The EU’s Court of Justice ruled in favor of González last year for precisely this reason: Since individuals must give permission for the search engine to handle their data, the companies have to handle requests that their information be taken down.
Privacy law is articulated very differently on the U.S. side of the Atlantic. It is not explicitly guaranteed in the Constitution and only suggested by the Fourth Amendment’s requirement for a warrant for the government to search a citizen’s home.
“What the U.S. lacks is an omnibus privacy laws that binds not just the public sector but the private sector as well,” said Mayer-Schönberger. “But the U.S. does have a number of sectoral privacy laws that also apply to the private sector, such as in the context of health data.”
In other words, “privacy in relation to private companies is seen as a species of commercial regulation,” said Bill McGeveran, an information law professor at the University of Minnesota.
The implication of this is enormous for companies wishing to collect and process information about their consumers.
“In Europe, you can only do so if the law says you specifically can, but in the U.S. you can collect data about anyone, anytime, unless there’s a law that prohibits it,” said McGeveran.
“Data is a resource in Europe and the U.S. but in Europe, it’s something in the ground and you need to ask permission before you can mine it.”
Why Europe and America differ on privacy issues
People in the U.S. want privacy just as much as people in Europe, Mayer- Schönberger emphasized. But there is no single easy answer for why data protection legislation is more clearly laid out in Europe.
Europe’s tangled history with data privacy could be a reason – the Nazis used personal data to target marginalized communities during the Holocaust, and in the 1980s, privacy advocates in Germany protested against a census in West Germany that asked questions they deemed too invasive.
“As Germany has always been a key power broker in the EU, that spilled over into the European debate,” he said.
Fred Cate, a law professor at Indiana University, also said the economic reliance of the U.S. economy on technology is also an important reason.
“The U.S. is huge on data innovation – privacy is important, but so is economic success,” he said. “There isn’t a European search engine that can compete with Bing and Google, and so fewer European companies are using privacy as a competitive tool.”
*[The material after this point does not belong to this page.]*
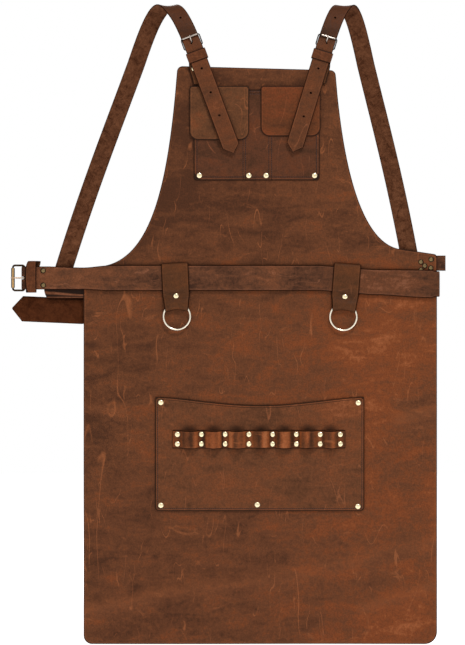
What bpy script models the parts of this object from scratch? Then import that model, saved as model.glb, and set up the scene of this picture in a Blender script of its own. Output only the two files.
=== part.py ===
"""Leather welding apron: a bibbed skirt with pockets, tool loops, two buckled shoulder straps
and a waist belt.

The apron hangs upright in the XZ plane with its grain side facing -Y. The origin is the middle
of the hem, on the front face of the body leather. Layers stack forwards (-Y) and backwards (+Y)
from that face with a small clearance between neighbours.
"""

import math

import bmesh
import bpy
from mathutils import Matrix, Vector

MM = 0.001
CLEARANCE = 0.3 * MM

# Leather thicknesses
BODY_THICK = 2.2 * MM
POCKET_THICK = 1.8 * MM
FLAP_THICK = 2.0 * MM
STRAP_THICK = 2.2 * MM
BELT_THICK = 3.0 * MM
STRIP_THICK = 1.8 * MM

# Body outline
HEM_HALF_WIDTH = 291.5 * MM
HEM_CORNER = {-1: 14 * MM, 1: 20 * MM}
BIB_CENTRE_X = -6.5 * MM
BIB_HALF_WIDTH = 131 * MM
BIB_CORNER = 9 * MM
BIB_TOP_Z = {-1: 953.5 * MM, 1: 947 * MM}
WING_TIP_Z = {-1: 618 * MM, 1: 643.5 * MM}
WING_ROOT = {-1: (251 * MM, 624 * MM), 1: (233 * MM, 652.5 * MM)}
WING_CORNER = 5 * MM
ARMHOLE_LEAVE = {-1: (81 * MM, 16 * MM), 1: (53 * MM, 13 * MM)}
ARMHOLE_ARRIVE = (14 * MM, 175 * MM)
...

What this means for American companies
For American companies, complying with European privacy laws is a complex process because the level of enforcement varies from country to country. McGeveran said that while privacy regulators in England and Ireland tend to be more cooperative, Spain and Germany are tougher on firms, slapping violators with fines.
Firms may have to jump through additional legal hurdles to do something like moving internal company data, such as payroll information, out of Europe to the U.S.
The clashing regulations could put companies in a legal quandary.
Cate cited the example of a company that was required by a U.S. court to produce certain data that the German government prohibited it from obtaining. “You’re stuck between a rock and a hard place,” he said. “Whose law do you choose to violate?”
American companies therefore must plan carefully when operating into Europe, especially with the ever-changing Internet landscape and the privacy concerns it has raised.
“They cannot assume that their structure and business model in the U.S. can be duplicated in Europe without any modifications,” McGeveran warned.
The 2014 European decision about Google highlighted this challenge starkly. Search engines engines have scrambled to cope with the new development in European privacy law.
Google and Yahoo have set up online forms for users to submit removal requests.
To date, Google has approved 286,814 – or 40 percent – of the removal requests they have received, after judging whether the results were outdated, inaccurate, inadequate, excessive or of interest to the public.
Yahoo has set up a similar intake form as well as a task force to figure out how to process the removal requests, said Laura Juanes Micas, a senior legal director of international privacy at the search engine company.
“This situation was about a particular case in Spain and it has been challenging to create general rules for all removal requests from this one case,” she said.
She added that the ruling placed the burden on search engines to figure out how to balance the rights of the individual to privacy and a third party’s right to freely express himselves on the Internet – but this was hard for private companies whose main duty is to make profit and serve its customers.
American search engines are not erasing search results in non-EU web domains for now, meaning that the information would still be viewable in the U.S. version of Google, for instance. However, European regulators are pushing them to apply the ruling for all web domains, said Lucio Scudiero, a privacy legal counsel in Italy and fellow at the non-profit think-tank Italian Institute of Privacy, said.
“I expect this issue to end up in courts on both sides of the pond soon,” he warned.